Since I've whined, here, about our tendency to believe it's "metaphor all the way 
down" ... and maybe in relation to Hoffman's idea that evolution may select for 
false beliefs, I thought I'd post this as a twisty follow-up:

https://www.theguardian.com/politics/2019/oct/22/no-filter-my-week-long-quest-to-break-out-of-my-political-bubble
Its founder and chief executive is John Gable, who has a “lean right” rating, 
and an affinity with the Republican party. Nearly 25 years ago, his internet 
career began at the trailblazing company Netscape. “Like everybody else, I 
drank the Kool-Aid back then,” he says. “I completely believed in the 
possibilities of the internet to connect people. But I was concerned that the 
internet might also train us to discriminate against each other in new ways. 
The main thing I saw was that it would encourage us to think in terms of 
metaphor, or category: ‘This is similar to that.’ I thought that it might also 
train us to stereotype people, and think less of them. It got a lot worse than 
I ever thought it would. But I had my first concern back then.”

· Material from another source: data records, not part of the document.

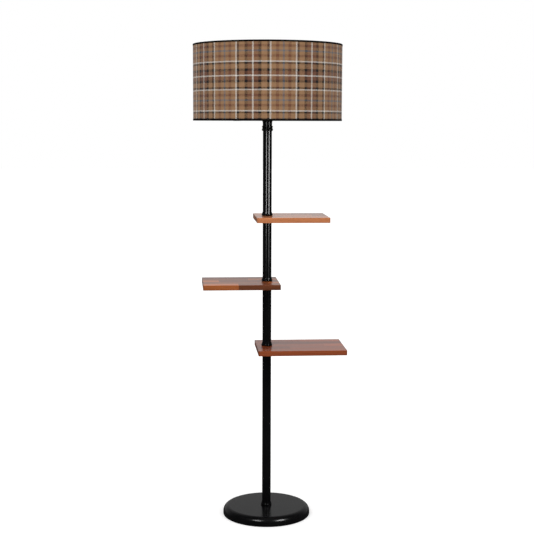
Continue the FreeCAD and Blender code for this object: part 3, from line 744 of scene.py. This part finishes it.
def newPiece(name, grids, slotName, body, creaseAngle, uv=None):
    # the grids' joined edges lie on each other and are merged here
    faces = []
    first = 0
    for grid in grids:
        faces.append(gridFaces(*grid.shape[:2]) + first)
        first += grid.shape[0] * grid.shape[1]
    faces = np.concatenate(faces)
    places = np.concatenate([grid.reshape(-1, 3) for grid in grids])
    mesh = bpy.data.meshes.new(name)
    mesh.from_pydata(places.tolist(), [], faces.tolist())
    if uv is not None:
        layer = mesh.uv_layers.new(name="UVMap")
        layer.data.foreach_set("uv", uv.reshape(-1, 2)[faces.ravel()].ravel())
    closeSeams(mesh)
    mesh.materials.append(finishes[slotName])
    mesh.shade_smooth()
    mesh.set_sharp_from_angle(angle=math.radians(creaseAngle))
    piece = addObject(name, mesh)
    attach(piece, body)
    return piece


def closeSeams(mesh):
    # points that lie on each other become one, and faces that shrink to nothing at a pole go
    work = bmesh.new()
    work.from_mesh(mesh)
    bmesh.ops.remove_doubles(work, verts=work.verts, dist=sameSpot)
    bmesh.ops.dissolve_degenerate(work, edges=work.edges, dist=sameSpot / 10)
    work.to_mesh(mesh)
    work.free()


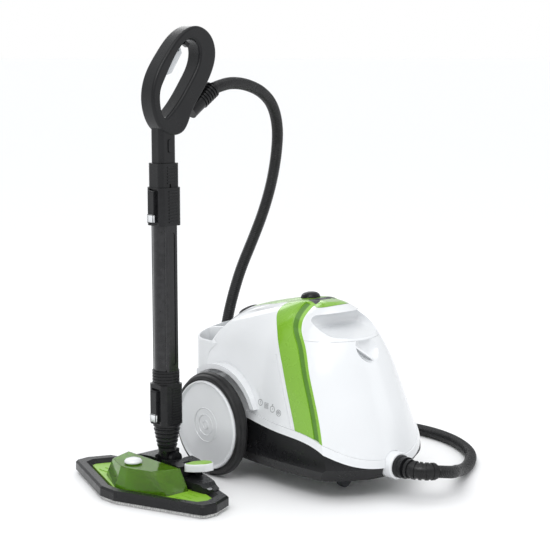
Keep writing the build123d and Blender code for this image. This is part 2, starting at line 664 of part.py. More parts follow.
def button_pocket(grow=0.0):
    slot = SlotOverall(23 + 2 * grow, 9.0 + 2 * grow, rotation=90)
    plane = Plane((STEM_X + 3, NECK[1] - 18, 607), x_dir=(1, 0, 0), z_dir=(0, 1, 0))
    return extrude(plane * slot, 9 + grow, both=True)


def release_button():
    """Oval button on the stem that frees the handle from the tube."""
    y0 = NECK[1]
    return button_pocket() & box(-300, -200, y0 - 17.2, y0 - 11.4, 580, 640)


def trigger_slot():
    """Room for the trigger's root and lock in the front limb of the loop."""
    return box(-292, -218, NECK[1] - 5.5, NECK[1] + 5.5, 735, 792) & trigger_wedge(2.0)


def trigger_wedge(grow=0.0):
    points = [(-262 - grow, 725 - grow), (-238 + grow, 728 - grow), (-213 + grow, 772 + grow),
              (-226, 782 + grow), (-248 - grow, 752)]
    face = make_face(Polyline(*[(x, NECK[1], z) for x, z in points], close=True))
    return extrude(face, 5 + grow / 2, dir=(0, 1, 0), both=True)


def steam_trigger():
    """Lever on the inner side of the loop, pivoted near its top."""
    points = [(-252, 727), (-241, 730), (-218, 764), (-221, 773), (-228, 771), (-252, 735)]
    face = make_face(Polyline(*[(x, NECK[1], z) for x, z in points], close=True))
    lever = extrude(face, 4.6, dir=(0, 1, 0), both=True)
    x, z = TRIGGER_PIN
    return lever + rod((x, NECK[1] - 8, z), (x, NECK[1] + 8, z), 1.5)


def trigger_lock():
    """Small black slide that blocks the trigger."""
    return Pos(-207, NECK[1], 778) * Rot(0, 32, 0) * box(-5, 5, -4.5, 4.5, -2.5, 5)


# ---------------------------------------------------------------- tube and couplings
def ribs(x, y, z0, z1, count, wide, deep, high):
    """Evenly spaced grip ribs standing on a flat side of a coupling."""
    step = (z1 - z0) / count
    return [Pos(x, y, z0 + step * (k + 0.5)) * Box(wide, deep, high) for k in range(count)]


def block(x, y, z0, z1, wide, deep, corner):
    return Pos(x, y, z0) * extrude(RectangleRounded(wide, deep, corner), z1 - z0)


def upper_coupler():
    """Collar between the stem and the tube, with grip ribs and a latch seat."""
    x, y = STEM_X, NECK[1]
    collar = block(x, y, 536, 577.6, 43, 37, 8) + block(x, y, 470, 536, 46, 44, 9)
    collar -= block(x, y, 556, 580, 33, 29, 6)
    for side in (-1, 1):
        for rib in ribs(x + 4, y + side * 18.8, 541, 573, 6, 20, 1.6, 2.4):
            collar += rib
        for rib in ribs(x + 4, y + side * 22.4, 474, 532, 11, 20, 1.6, 2.4):
            collar += rib
    collar -= rod((x, y, 465), (x, y, 545), TUBE_R + 0.05 - 2.0)
    collar -= rod((x, y, 465), (x, y, 530), TUBE_R + 0.05)
    collar -= box(x - 30, x - 19.9, y - 8.4, y + 8.4, 473, 534)
    collar -= box(x - 26.5, x - 19.9, y - 10.4, y + 10.4, 473, 534)
    return collar


def latch(z0, z1):
    """Sliding latch on the front of a coupling, with a white marker block at its lower end."""
    x, y = STEM_X, NECK[1]
    body = box(x - 29, x - 20.6, y - 8, y + 8, z0, z1) + box(x - 23, x - 20.6, y - 10, y + 10, z0, z1)
    body = fillet(body.edges().filter_by(Axis.Y).sort_by(Axis.X)[:2], 3)
    marker = box(x - 30.5, x - 25.6, y - 8, y + 8, z0, z0 + 14)
    return [body - box(x - 40, x - 25.6, y - 9, y + 9, z0 - 1, z0 + 14), marker]


def extension_tube():
    """Black tube with a long oval groove down each side."""
    x, y = STEM_X, NECK[1]
    tube = rod((x, y, 190), (x, y, 529), TUBE_R, TUBE_R - 2)
    for side in (-1, 1):
        tube += block(x, y + side * 17.5, 214, 470, 25, 9, 3) - rod((x, y, 180), (x, y, 540), TUBE_R - 2)
        flank = Plane((x, y + side * 22.2, 342), x_dir=(1, 0, 0), z_dir=(0, side, 0))
        groove = flank * SlotOverall(234, 12, rotation=90)
        tube -= extrude(groove, 1.6, both=True)
    return tube


def lower_coupler():
    """Ribbed coupling at the tube's lower end, with its latch seat and side bump."""
    x, y = STEM_X, NECK[1]
    collar = block(x, y, 118, 190, 46, 44, 9) + rod((x, y, 190), (x, y, 214), 24)
    for k in range(4):
        collar -= rod((x, y, 193.5 + 5.4 * k), (x, y, 196 + 5.4 * k), 27, 22.4)
    for side in (-1, 1):
        for rib in ribs(x + 6, y + side * 22.4, 122, 184, 13, 20, 1.6, 2.2):
            collar += rib
    collar += fillet(block(x + 23.5, y, 146, 186, 9, 16, 3).edges().group_by(Axis.Z)[-1], 1.5)
    collar -= rod((x, y, 188), (x, y, 220), TUBE_R + 0.05)
    collar -= rod((x, y, 110), (x, y, 192), 17)
    collar -= box(x - 30, x - 19.9, y - 8.4, y + 8.4, 121, 183)
    collar -= box(x - 26.5, x - 19.9, y - 10.4, y + 10.4, 121, 183)
    return collar


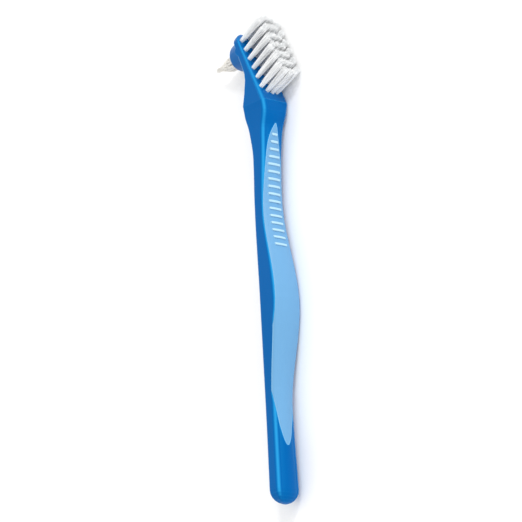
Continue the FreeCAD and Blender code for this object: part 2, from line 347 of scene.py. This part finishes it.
def plastic(name, base, edge, worn, drift, texture, ribs=False, **settings):
    """Moulded material: drifting colour, paler edges with ridges or rib tops, and a skin."""
    material, tree, shader = new_material(name, **settings)
    colours = use_group(tree, "Colour Drift", drift_group, (-700, 200), **drift)
    colours.inputs["Colour"].default_value = base
    mask = use_group(
        tree, "Edge Mask", edge_group, (-700, -60),
        Radius=worn["radius"], Sharpness=worn["sharpness"])
    if ribs:
        form = use_group(tree, "Rib Tops", rib_group, (-700, -300))
    else:
        form = use_group(
            tree, "Ridge Mask", ridge_group, (-700, -300), Sharpness=RIDGE_SHARPNESS)
    either = reckon(
        tree, "MAXIMUM", (-600, -160), mask.outputs["Mask"], form.outputs["Mask"])
    soften = reckon(tree, "MULTIPLY", (-500, -60), either, worn["share"])
    mix = put(tree, "ShaderNodeMix", (-300, 160))
    mix.data_type = "RGBA"
    mix.inputs["B"].default_value = edge
    skin = use_group(tree, "Moulded Surface", texture_group, (-300, -220), **texture)
    link = tree.links.new
    link(soften, mix.inputs["Factor"])
    link(colours.outputs["Colour"], mix.inputs["A"])
    link(mix.outputs["Result"], shader.inputs["Base Color"])
    link(skin.outputs["Normal"], shader.inputs["Normal"])
    return material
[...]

I don't like the way the article ends, though. I do agree that serendipity and noise are 
good for you. But I also think it's that *canalization* of our rather arbitrary ontogeny 
that leads us into local minima from which we can't escape. And noise (as in annealing) 
can be the problem as well as the solution. If there's not enough of if, it can cement 
you into a bad place. If there's too much of it, you become goo and dissolve. So, some 
arbitrary "add noise" setting on your Facebook search bar ain't gonna fix 
anything. But it's still a cool idea.